One hundred and sixty-seven aid organizations including 95 national and Non-Governmental Organizations (NGOs) sixty one international NGOs and 11 United Nations agencies aim to implement projects under the 2018 Humanitarian Response Plan.

The Minister of Humanitarian Affairs and Disaster Management, Hussein Mar Nyuot said the launch is at a time when the humanitarian situation is deteriorating every day.

“I believe these figures in the New Year will actually increase as you already know of the crises in Jonglei and western lakes and Gok states.

He said the 7 million people in need of humanitarian assistance, and the 5 million targeted for 2018 and the 1.72 billion dollars.  I believe if we don’t get that amount and the donors do not respond, more crisis in South Sudan.

“That means 2018 might be worse than 2017 if we take those reports seriously and I believe in those reports,” Minister Nyuot warned.

He said the figures are most likely to increase unless the government and its partners work together to mobilize resources and the donors continue to be generous.

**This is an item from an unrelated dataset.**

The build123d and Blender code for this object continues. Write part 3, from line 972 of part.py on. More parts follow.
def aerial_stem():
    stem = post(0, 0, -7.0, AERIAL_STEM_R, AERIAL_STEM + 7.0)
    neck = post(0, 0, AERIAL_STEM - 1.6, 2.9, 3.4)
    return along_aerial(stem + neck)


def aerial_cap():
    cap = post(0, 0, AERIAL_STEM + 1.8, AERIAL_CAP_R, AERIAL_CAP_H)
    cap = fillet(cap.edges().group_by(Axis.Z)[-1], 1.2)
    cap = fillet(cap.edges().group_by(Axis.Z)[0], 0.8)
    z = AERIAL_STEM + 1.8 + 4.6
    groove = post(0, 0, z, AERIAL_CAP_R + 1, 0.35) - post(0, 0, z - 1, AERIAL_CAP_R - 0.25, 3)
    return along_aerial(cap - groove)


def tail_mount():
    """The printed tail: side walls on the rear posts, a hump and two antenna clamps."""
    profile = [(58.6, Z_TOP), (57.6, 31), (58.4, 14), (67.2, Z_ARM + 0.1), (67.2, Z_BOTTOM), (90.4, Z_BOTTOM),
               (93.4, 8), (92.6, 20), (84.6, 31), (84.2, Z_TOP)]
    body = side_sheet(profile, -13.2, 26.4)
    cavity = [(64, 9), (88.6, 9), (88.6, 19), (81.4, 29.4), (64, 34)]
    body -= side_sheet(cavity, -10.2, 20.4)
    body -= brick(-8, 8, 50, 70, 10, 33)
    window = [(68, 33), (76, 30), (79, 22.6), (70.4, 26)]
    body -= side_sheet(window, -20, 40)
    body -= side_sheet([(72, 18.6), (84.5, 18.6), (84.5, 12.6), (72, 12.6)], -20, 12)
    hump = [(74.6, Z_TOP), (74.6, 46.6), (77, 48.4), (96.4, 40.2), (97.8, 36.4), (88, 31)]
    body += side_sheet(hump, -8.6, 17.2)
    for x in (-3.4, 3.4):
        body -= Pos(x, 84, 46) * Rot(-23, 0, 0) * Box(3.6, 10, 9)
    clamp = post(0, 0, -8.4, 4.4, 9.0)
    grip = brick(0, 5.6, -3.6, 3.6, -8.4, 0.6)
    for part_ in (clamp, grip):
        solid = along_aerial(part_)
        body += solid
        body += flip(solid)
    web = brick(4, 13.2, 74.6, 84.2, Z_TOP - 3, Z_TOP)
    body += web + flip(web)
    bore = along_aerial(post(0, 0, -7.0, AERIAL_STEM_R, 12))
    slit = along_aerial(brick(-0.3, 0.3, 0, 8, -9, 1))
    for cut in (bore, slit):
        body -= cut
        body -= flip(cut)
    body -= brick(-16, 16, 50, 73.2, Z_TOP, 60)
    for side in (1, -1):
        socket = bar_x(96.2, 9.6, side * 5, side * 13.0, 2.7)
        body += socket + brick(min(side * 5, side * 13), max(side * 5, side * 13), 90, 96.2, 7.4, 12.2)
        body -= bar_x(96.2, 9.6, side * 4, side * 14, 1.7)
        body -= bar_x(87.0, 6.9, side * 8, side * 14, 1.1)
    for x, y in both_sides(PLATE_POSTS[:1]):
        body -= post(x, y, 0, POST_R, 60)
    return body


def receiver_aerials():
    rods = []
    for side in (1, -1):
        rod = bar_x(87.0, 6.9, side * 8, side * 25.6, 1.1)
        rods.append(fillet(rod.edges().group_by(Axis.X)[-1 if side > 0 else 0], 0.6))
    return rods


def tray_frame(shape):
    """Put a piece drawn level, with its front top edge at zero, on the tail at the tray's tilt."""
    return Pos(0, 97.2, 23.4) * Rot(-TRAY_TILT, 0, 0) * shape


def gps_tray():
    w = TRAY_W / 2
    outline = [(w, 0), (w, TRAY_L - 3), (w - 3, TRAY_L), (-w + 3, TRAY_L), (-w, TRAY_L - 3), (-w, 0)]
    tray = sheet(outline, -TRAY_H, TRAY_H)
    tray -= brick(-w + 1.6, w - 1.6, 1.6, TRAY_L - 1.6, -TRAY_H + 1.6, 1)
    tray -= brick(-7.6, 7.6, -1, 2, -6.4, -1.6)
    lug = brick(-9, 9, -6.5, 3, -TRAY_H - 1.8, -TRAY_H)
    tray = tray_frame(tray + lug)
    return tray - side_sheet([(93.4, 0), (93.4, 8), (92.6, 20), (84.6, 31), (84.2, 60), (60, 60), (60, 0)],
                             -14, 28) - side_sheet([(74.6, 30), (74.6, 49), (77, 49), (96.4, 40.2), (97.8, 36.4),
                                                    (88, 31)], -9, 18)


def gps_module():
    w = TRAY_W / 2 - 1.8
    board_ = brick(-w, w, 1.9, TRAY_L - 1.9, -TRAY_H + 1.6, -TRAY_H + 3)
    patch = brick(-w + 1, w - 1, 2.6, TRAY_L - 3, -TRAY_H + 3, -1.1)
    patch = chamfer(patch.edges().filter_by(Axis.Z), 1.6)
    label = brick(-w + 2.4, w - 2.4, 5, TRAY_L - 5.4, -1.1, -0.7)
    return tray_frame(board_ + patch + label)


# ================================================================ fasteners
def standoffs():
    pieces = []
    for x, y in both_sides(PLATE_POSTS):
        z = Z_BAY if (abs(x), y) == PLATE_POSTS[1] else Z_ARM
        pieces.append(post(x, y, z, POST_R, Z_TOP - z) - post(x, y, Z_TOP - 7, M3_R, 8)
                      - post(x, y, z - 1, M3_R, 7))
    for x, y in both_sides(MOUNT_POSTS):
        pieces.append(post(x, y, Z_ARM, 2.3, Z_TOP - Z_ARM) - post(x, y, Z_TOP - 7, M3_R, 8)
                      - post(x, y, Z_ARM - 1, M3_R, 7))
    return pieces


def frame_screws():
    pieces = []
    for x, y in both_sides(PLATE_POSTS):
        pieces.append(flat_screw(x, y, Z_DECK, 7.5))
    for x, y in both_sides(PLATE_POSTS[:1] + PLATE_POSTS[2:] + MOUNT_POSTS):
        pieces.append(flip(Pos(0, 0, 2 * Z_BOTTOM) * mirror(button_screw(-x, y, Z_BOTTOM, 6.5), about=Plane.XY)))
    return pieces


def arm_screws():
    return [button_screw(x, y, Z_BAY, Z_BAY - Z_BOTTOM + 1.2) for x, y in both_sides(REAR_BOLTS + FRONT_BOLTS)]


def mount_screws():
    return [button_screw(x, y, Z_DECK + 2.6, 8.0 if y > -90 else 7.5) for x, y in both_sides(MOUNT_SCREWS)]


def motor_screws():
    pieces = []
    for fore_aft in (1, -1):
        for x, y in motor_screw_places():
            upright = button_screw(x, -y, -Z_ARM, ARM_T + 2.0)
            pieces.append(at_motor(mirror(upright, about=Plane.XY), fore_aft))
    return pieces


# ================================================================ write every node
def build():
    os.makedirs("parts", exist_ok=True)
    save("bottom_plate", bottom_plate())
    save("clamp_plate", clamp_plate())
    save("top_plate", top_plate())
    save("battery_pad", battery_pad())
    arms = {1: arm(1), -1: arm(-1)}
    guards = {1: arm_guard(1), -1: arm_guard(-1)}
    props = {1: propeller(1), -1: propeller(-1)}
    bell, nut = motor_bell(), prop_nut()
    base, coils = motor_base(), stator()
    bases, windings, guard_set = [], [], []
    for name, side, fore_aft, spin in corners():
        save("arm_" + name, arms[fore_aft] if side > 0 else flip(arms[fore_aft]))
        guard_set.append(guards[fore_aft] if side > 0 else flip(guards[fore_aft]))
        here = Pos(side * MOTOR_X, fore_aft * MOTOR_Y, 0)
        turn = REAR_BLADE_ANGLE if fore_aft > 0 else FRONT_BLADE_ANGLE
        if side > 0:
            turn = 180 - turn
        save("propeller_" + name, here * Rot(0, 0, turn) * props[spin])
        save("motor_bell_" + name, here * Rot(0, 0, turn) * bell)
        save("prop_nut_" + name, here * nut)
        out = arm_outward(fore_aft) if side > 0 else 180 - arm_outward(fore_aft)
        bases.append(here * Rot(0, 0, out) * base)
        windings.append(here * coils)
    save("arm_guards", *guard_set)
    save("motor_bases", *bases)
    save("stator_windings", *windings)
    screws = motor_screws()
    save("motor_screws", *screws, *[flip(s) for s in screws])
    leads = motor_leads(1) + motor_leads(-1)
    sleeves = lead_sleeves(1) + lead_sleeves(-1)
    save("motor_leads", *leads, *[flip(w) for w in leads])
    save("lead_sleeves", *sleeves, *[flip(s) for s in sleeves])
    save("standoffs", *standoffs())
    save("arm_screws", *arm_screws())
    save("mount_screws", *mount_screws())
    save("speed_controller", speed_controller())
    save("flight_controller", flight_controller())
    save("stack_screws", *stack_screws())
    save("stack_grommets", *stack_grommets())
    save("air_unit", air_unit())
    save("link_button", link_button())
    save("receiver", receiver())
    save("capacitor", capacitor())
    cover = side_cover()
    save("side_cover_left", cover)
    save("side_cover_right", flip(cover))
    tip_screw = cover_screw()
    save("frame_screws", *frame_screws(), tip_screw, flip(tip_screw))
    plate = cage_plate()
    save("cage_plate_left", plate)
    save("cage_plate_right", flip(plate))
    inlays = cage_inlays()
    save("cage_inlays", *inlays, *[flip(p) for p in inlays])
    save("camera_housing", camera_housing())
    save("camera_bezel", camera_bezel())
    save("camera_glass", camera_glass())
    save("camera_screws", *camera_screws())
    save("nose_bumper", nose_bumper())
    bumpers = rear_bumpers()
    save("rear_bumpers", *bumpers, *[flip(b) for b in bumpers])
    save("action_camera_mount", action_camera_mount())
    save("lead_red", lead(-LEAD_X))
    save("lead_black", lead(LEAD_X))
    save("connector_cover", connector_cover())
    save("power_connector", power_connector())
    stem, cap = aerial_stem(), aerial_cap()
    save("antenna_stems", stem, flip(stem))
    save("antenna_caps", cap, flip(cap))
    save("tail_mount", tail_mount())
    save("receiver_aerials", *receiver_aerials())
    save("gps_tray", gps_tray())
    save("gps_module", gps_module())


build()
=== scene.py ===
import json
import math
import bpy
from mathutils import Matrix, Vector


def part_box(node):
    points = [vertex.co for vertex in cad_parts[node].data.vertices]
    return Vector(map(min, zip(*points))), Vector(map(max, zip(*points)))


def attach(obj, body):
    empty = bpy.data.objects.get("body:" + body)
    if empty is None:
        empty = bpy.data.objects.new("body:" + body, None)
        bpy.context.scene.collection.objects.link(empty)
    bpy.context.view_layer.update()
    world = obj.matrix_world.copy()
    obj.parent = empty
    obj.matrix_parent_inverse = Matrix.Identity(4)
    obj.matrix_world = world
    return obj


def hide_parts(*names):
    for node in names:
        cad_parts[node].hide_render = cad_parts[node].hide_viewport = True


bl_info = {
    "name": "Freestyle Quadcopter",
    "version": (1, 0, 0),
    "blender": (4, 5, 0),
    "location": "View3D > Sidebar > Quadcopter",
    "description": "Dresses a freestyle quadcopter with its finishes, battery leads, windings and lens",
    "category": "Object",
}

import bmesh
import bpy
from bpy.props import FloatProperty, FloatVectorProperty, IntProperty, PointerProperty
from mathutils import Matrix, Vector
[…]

Minister Nyuot said the government is committed in ensuring free access for humanitarian assistance in South Sudan, and that harassment of humanitarian workers and denying them movement is not in the spirit of the order by President Kiir for free access for  humanitarian workers.

He said despite the challenges, the aid workers should corporate with the government to work together in order to assist those in need.